UVic professor Rebecca Johnson, associate director of the Indigenous Law Research Unit, reviewed the agreement before it was finalized and called it “totally unique”.
“It has huge implications for me as a law professor because it models new and hopeful possibilities of seeing the law in its creative and expansive forms, not just as something that constrains and punishes,” she says. “It captures the heart of what’s possible when people work together to imagine new ways of drawing on law—both Indigenous and Canadian—to move us in a new direction.”
UVic’s Faculty of Law plans to incorporate the agreement into its curriculum, which will help students explore creative avenues for drawing Indigenous and Canadian legal orders together.
Now that the 12-metre-long, cedar-framed artwork—which was first presented publicly at UVic back in 2014—has been taken into the care and protection of the CMHR in Winnipeg on Treaty 1 Territory, it will undergo restoration work after several years of traveling, including an extended exhibition at the CMHR in 2015-16. A new traveling version of the Witness Blanket has also been created, which will have its first showing at the Red Deer Museum + Art Gallery from May 4 to June 23.
Interacting with the installation. (Photo: Jessica Sigurdson/ CMHR)
CMHR president and CEO John Young said meaningful working relationships with Indigenous people create opportunities to learn, grow and share in new ways—which is also important to reconciliation. “Museums have sometimes assumed a unilateral authority to interpret Indigenous cultures and artifacts,” he says. “In collaborating with our Indigenous partners, we instead work to honour the perspectives, skills and experience they bring to the discussions.”
CMHR head of collections Heather Bidzinski researched positive examples from other cultural institutions but worked to create something entirely unique. “This agreement is based on understanding each others’ traditions in a mutually respectful way and recognizing that agreements are really about relationships—not about concepts of indemnity and ownership, which can be adversarial and confrontational,” she says
The new documentary film, Picking up the Pieces, about the making of the Witness Blanket—which debuted last fall at the Vancouver International Film Festival—was also shown at the CMHR as part of the announcement, followed by a conversation with Newman and film producer Cody Graham of Victoria-based Media One.
The CMHR’s Young said the Witness Blanket is a work of national significance that provides a tangible framework for conversations about the genocide of Indigenous peoples in Canada. “Its stories, its objects and what they represent help us better understand this issue in terms of human realities and consequences instead of being just an abstract concept.
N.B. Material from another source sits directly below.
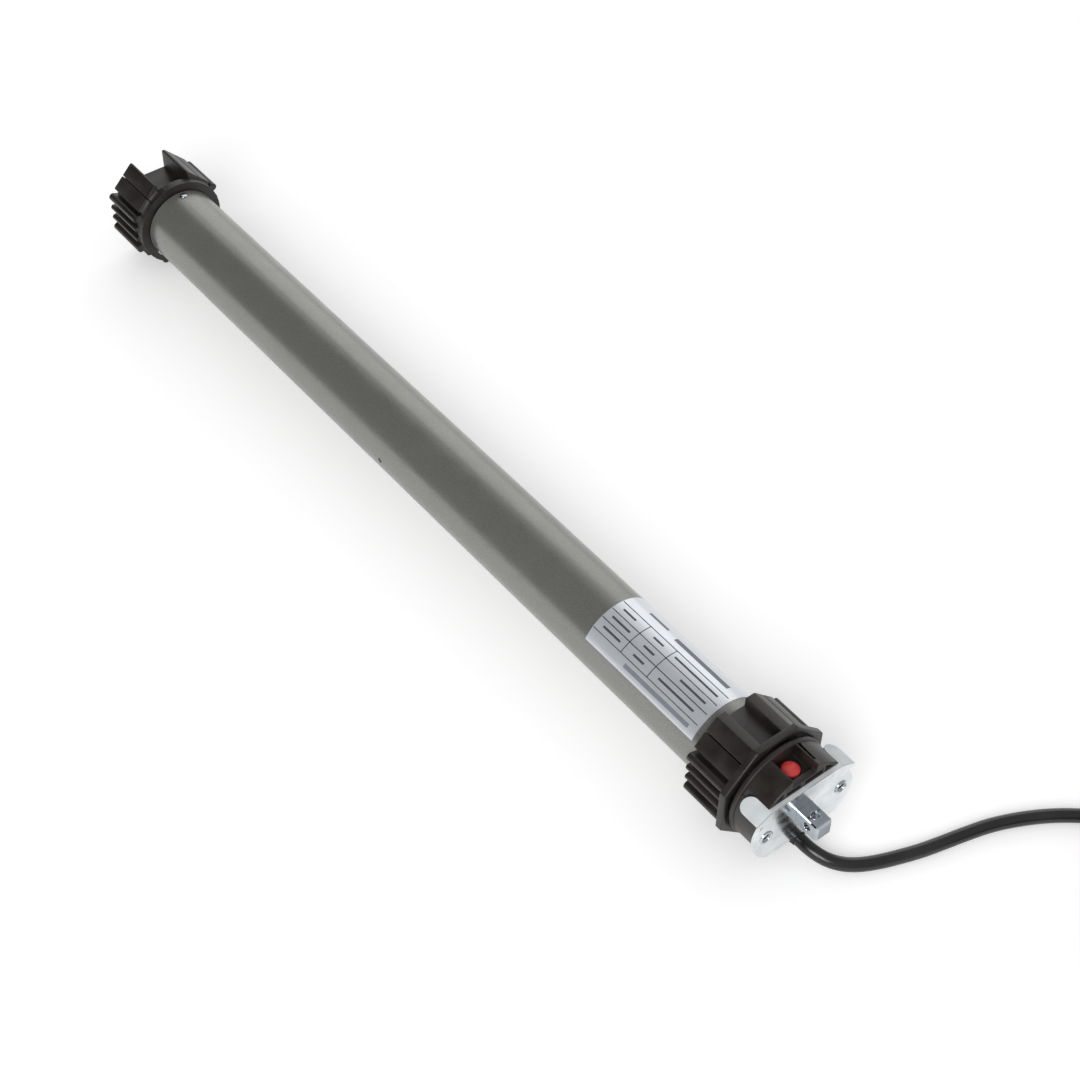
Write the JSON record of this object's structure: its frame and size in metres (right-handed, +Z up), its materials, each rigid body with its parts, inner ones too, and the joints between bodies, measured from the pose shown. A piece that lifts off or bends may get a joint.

As a national museum devoted to human rights education, we are committed to playing a meaningful role in sharing this truth as we work towards reconciliation.”
Newman is the sixth Audain Professor of Contemporary Art Practice of the Pacific Northwest with UVic’s Visual Arts department. As well as being a former School of Music student, Newman is the first Audain professor to hold a three-year position with the department. Previous Audain professors include Governor General’s Award-winner Rebecca Belmore, Rande Cook,Nicholas Galanin, Michael Nicol Yahgulanaas and Jackson 2Bears.
UVic promotes teaching that reflects the aspirations and calls to action of the Truth and Reconciliation Commission, including addressing issues most relevant to Indigenous people and working with Indigenous communities and organizations to understand, preserve and celebrate traditions, knowledge and cultures.